[Start of GIVEN INFORMATION]

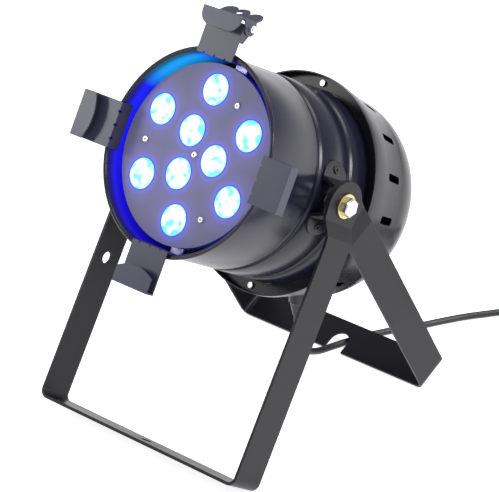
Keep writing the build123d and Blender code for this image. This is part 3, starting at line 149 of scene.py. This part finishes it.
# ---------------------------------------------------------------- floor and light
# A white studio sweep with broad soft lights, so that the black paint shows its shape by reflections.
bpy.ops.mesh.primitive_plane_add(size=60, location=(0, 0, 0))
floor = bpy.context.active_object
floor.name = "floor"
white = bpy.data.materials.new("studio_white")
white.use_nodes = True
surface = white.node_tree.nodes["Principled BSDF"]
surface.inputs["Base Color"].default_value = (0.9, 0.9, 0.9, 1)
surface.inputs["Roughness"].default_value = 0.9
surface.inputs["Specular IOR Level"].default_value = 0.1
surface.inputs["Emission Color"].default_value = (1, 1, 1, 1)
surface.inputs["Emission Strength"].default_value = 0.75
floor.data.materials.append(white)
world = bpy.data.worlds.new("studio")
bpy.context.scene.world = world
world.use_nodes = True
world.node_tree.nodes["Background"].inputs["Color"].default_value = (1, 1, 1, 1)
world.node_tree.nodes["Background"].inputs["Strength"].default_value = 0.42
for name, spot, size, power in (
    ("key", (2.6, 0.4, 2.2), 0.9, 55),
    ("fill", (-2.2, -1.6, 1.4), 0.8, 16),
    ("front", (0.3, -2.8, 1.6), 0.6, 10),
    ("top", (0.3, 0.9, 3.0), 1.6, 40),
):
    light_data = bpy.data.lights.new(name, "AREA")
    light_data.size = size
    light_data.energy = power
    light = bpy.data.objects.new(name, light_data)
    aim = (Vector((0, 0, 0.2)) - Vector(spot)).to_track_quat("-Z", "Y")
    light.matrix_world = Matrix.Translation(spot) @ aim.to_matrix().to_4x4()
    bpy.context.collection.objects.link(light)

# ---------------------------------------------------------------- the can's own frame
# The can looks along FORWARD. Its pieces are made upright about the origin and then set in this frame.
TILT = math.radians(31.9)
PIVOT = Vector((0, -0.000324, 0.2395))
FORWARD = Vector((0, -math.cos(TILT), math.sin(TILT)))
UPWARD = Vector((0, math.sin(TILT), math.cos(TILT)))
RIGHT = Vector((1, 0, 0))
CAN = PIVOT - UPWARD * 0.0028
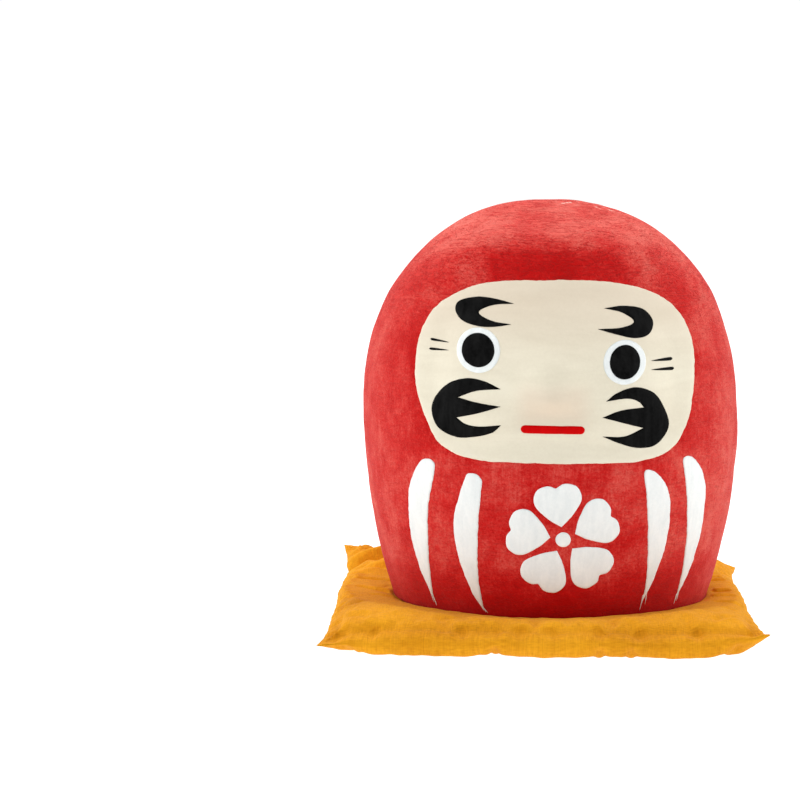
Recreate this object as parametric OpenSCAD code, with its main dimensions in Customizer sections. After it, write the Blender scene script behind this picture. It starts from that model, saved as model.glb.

[End of GIVEN INFORMATION]

Each record above must be given again exactly.

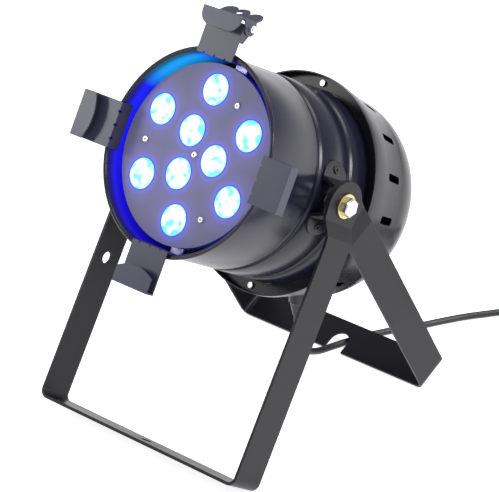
Keep writing the build123d and Blender code for this image. This is part 3, starting at line 149 of scene.py. This part finishes it.
# ---------------------------------------------------------------- floor and light
# A white studio sweep with broad soft lights, so that the black paint shows its shape by reflections.
bpy.ops.mesh.primitive_plane_add(size=60, location=(0, 0, 0))
floor = bpy.context.active_object
floor.name = "floor"
white = bpy.data.materials.new("studio_white")
white.use_nodes = True
surface = white.node_tree.nodes["Principled BSDF"]
surface.inputs["Base Color"].default_value = (0.9, 0.9, 0.9, 1)
surface.inputs["Roughness"].default_value = 0.9
surface.inputs["Specular IOR Level"].default_value = 0.1
surface.inputs["Emission Color"].default_value = (1, 1, 1, 1)
surface.inputs["Emission Strength"].default_value = 0.75
floor.data.materials.append(white)
world = bpy.data.worlds.new("studio")
bpy.context.scene.world = world
world.use_nodes = True
world.node_tree.nodes["Background"].inputs["Color"].default_value = (1, 1, 1, 1)
world.node_tree.nodes["Background"].inputs["Strength"].default_value = 0.42
for name, spot, size, power in (
    ("key", (2.6, 0.4, 2.2), 0.9, 55),
    ("fill", (-2.2, -1.6, 1.4), 0.8, 16),
    ("front", (0.3, -2.8, 1.6), 0.6, 10),
    ("top", (0.3, 0.9, 3.0), 1.6, 40),
):
    light_data = bpy.data.lights.new(name, "AREA")
    light_data.size = size
    light_data.energy = power
    light = bpy.data.objects.new(name, light_data)
    aim = (Vector((0, 0, 0.2)) - Vector(spot)).to_track_quat("-Z", "Y")
    light.matrix_world = Matrix.Translation(spot) @ aim.to_matrix().to_4x4()
    bpy.context.collection.objects.link(light)

# ---------------------------------------------------------------- the can's own frame
# The can looks along FORWARD. Its pieces are made upright about the origin and then set in this frame.
TILT = math.radians(31.9)
PIVOT = Vector((0, -0.000324, 0.2395))
FORWARD = Vector((0, -math.cos(TILT), math.sin(TILT)))
UPWARD = Vector((0, math.sin(TILT), math.cos(TILT)))
RIGHT = Vector((1, 0, 0))
CAN = PIVOT - UPWARD * 0.0028
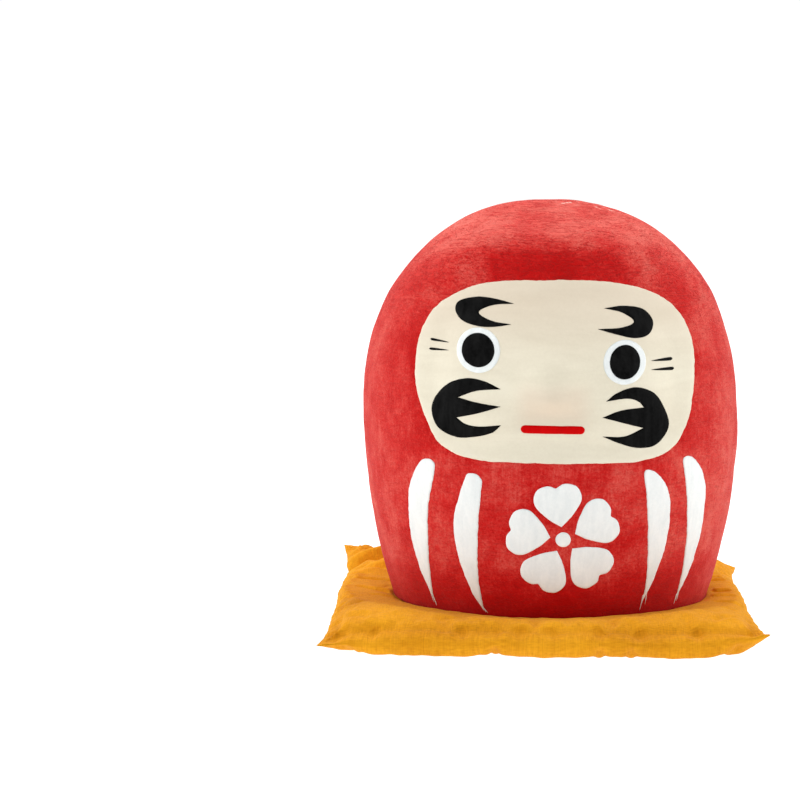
Recreate this object as parametric OpenSCAD code, with its main dimensions in Customizer sections. After it, write the Blender scene script behind this picture. It starts from that model, saved as model.glb.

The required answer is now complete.